Purezza quindi, basilare essenza ancora, con Luci della Città si va sempre a parare là in un modo o nell’altro. Non è un ragionamento forzato, Chaplin stesso ce lo dice e sottolinea senza veli: nell’amicizia con un ubriaco prima e con una ragazza non vedente poi, il vagabondo si pone ai margini della società ma soprattutto fuori dalle sovrastrutture, uscendo dall’artefatto e mettendosi a contatto con ciò che dovremmo essere: se l’uomo fosse stato sobrio e quindi impegnato nella routine quotidiana, avrebbe perso tempo con un buffo essere armato di bombetta e bastone? Se la ragazza avesse avuto la vista fin dall’inizio, avrebbe davvero notato quella bizzarra figura in mezzo allo sciame di persone? Il cinema di Chaplin, ponendo l’accento sulle diverse estrazioni sociali, è sempre stato molto politico, ma qui è sicuramente meno politicizzato di quanto poi sarà in Tempi Moderni o in Il Grande Dittatore, eppure l’autore ci ricorda ancora che, forse, sono le categorie sociopolitiche che noi creiamo ad impedire il vero contatto umano, quello necessario a sopravvivere e tirar fuori la parte buona racchiusa (ma potrei dire anche “rinchiusa” con sinistra efficacia) in ognuno di noi.

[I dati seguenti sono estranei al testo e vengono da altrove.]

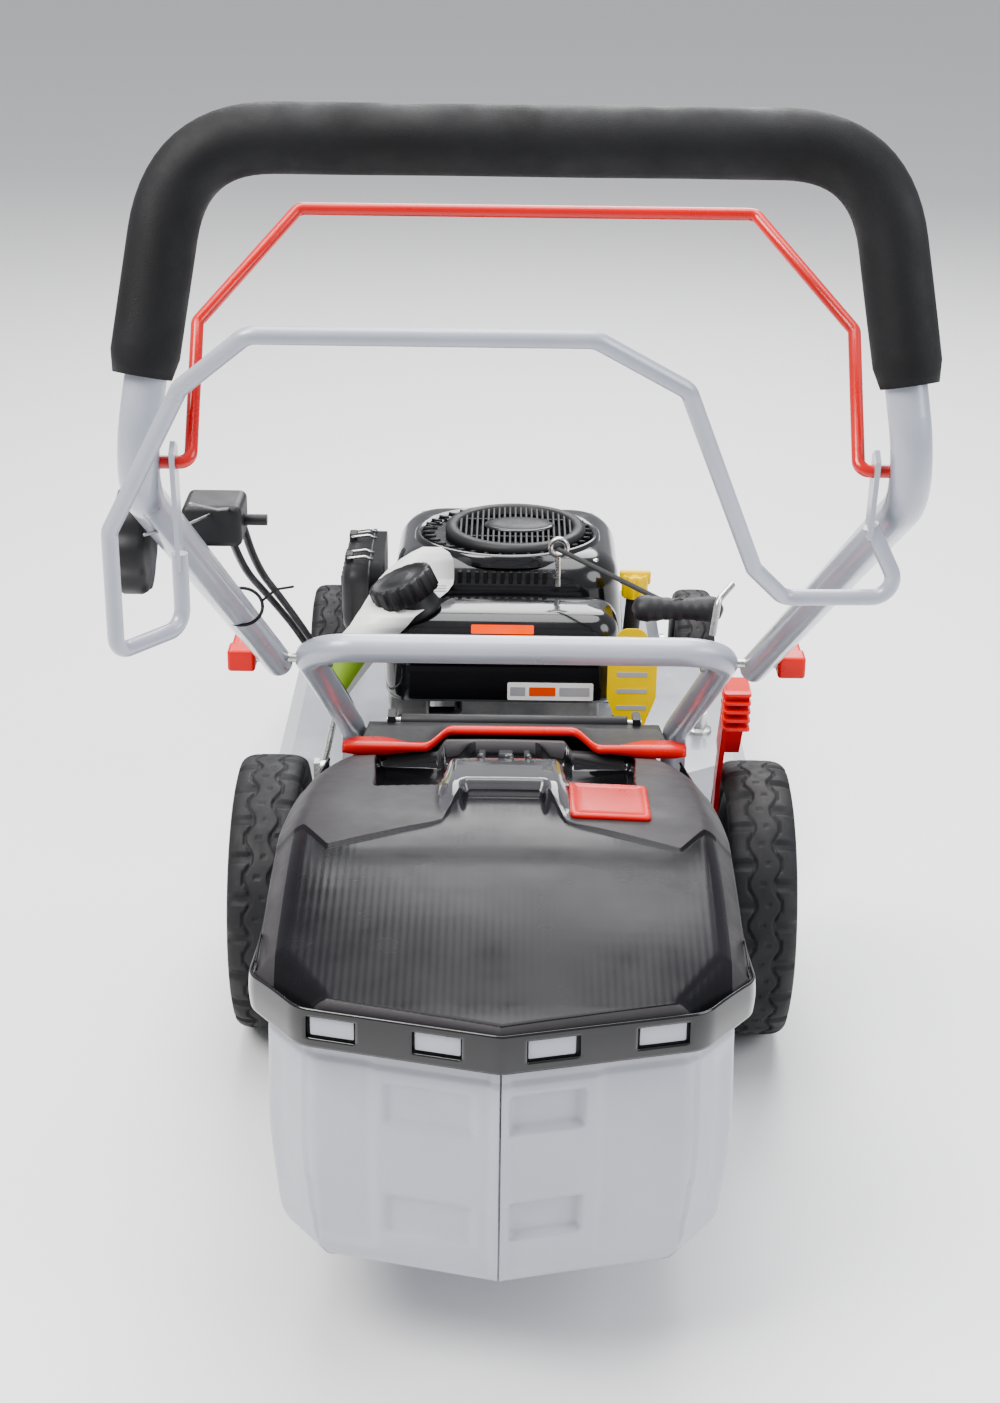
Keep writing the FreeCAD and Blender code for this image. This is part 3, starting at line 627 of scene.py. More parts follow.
def lid_height(x, y):
    """The lid's surface over a place, with its carrying hump and hand recess."""
    dx = abs(x - BAG_X)
    z = sum(along_marks(CREST, max(0, -y + step)) for step in (-28, -14, 0, 14, 28)) / 5
    z -= 7 * (dx / 190) ** 2 + 24 * smoothstep(0.86, 1.04, dx / max(lid_plan(y), 150)) ** 1.4
    z += 10 * (1 - smoothstep(56, 66, dx)) * (1 - falling(-70, -110, y))
    z += hump_rise(dx, y)
    floor = 321 + 5 * falling(-120, -200, y)
    return z + (min(z, floor) - z) * recess(dx, y)


def rear_edge(dx):
    """The pointed back edge, as a place y."""
    return LID_BACK + BACK_SLOPE * dx if dx < 152 else -573 + (dx - 152) * 53 / 40


def lid_kind(x, y, behind_zone_line):
    """Which of the lid's four looks a place has, as an index of lid_shell's materials."""
    dx = abs(x - BAG_X)
    at_side = dx > 0.93 * lid_plan(max(y, -520)) and y > -560
    if behind_zone_line and not at_side:
        return 1
    sunk, raised = recess(dx, y), hump_rise(dx, y) > 1.0
    if raised and sunk < 0.5:
        return 3
    return 2 if sunk > 0.02 or raised else 0


def lid_shell():
    """Top skin as a grid whose rows follow the front edge, the zone line and the pointed back edge."""
    columns, front_rows, back_rows = 221, 124, 66
    rows = []
    for r in range(front_rows + back_rows + 1):
        line = []
        for c in range(columns):
            across = -1 + 2 * c / (columns - 1)
            dx = abs(across) * BAG_HALF
            zone = along_marks(ZONE, dx)
            if r <= front_rows:
                y = LID_FRONT + (zone - LID_FRONT) * r / front_rows
            else:
                y = zone + (rear_edge(dx) - zone) * (r - front_rows) / back_rows
            x = BAG_X + across * BAG_HALF * lid_plan(max(y, -520)) / LID_HALF
            line.append((x, y, lid_height(x, y) - 1.6 * smoothstep(0, 2, r - front_rows)))
        rows.append(line)
    flat = [p for line in rows for p in line]
    points = [at(*p) for p in flat]
    faces, kinds = [], []
    for r in range(len(rows) - 1):
        for c in range(columns - 1):
            a = r * columns + c
            faces.append((a, a + 1, a + columns + 1, a + columns))
            kinds.append(lid_kind(*rows[r][c][:2], r >= front_rows))
    border = (list(range(columns)) + [r * columns + columns - 1 for r in range(1, len(rows))]
              + [(len(rows) - 1) * columns + c for c in range(columns - 2, -1, -1)]
              + [r * columns for r in range(len(rows) - 2, 0, -1)])
    upper = border
    for out, share in ((1.6, 0.72), (2.4, 0.35), (2.4, 0.0)):
        lower = []
        for index in border:
            x, y, z = flat[index]
            ahead = (y + 330) * 0.75
            reach = (math.hypot(x - BAG_X, ahead) or 1) if y <= -70 else math.inf
            lower.append(len(points))
            points.append(at(x + (x - BAG_X) / reach * out, y + ahead / reach * out, 313 + (z - 313) * share))
        for i in range(len(border)):
            j = (i + 1) % len(border)
            faces.append((upper[i], upper[j], lower[j], lower[i]))
            kinds.append(0)
        upper = lower
    mesh = bpy.data.meshes.new("lid")
    mesh.from_pydata([tuple(p) for p in points], [], faces)
    for look in (LOOKS["lid_plastic"], RIBBED, LOOKS["black_gloss"], SMOKE):
        mesh.materials.append(look)
    for polygon, kind in zip(mesh.polygons, kinds):
        polygon.material_index = kind
        polygon.use_smooth = True
    face_outwards(mesh)
    lid = thickened(add_object("bag_lid_skin", mesh), 0.0022, -1)
    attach(lid, "catcher")
    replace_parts(lid, "bag_lid")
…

In questa sua umanità, ottimista ma profondamente seriosa, un approccio sempre difficile da realizzare, forse Chaplin è stato un po’ perso nel corso del tempo. Ma vale davvero la pena ritrovare quell’umanità, farla nuovamente nostra, mostrarla agli spettatori di oggi e addirittura nelle scuole. Dopotutto se c’è un film che rappresenta al meglio tutto il genio di Charlie Chaplin, questo è sicuramente il titolo giusto.
3 buoni motivi per vedere il film:
– La già citata scena finale, una sequenza breve che ci rimette in pace col mondo.
– L’incontro di pugilato, una delle migliori sequenze comiche mai sceneggiata da Chaplin.
– Per riscoprire la bellezza di un cinema che non c’è più.
Quando vedere il film?
– Fortunatamente, questo è un film che non dovrebbe conoscere limiti temporali.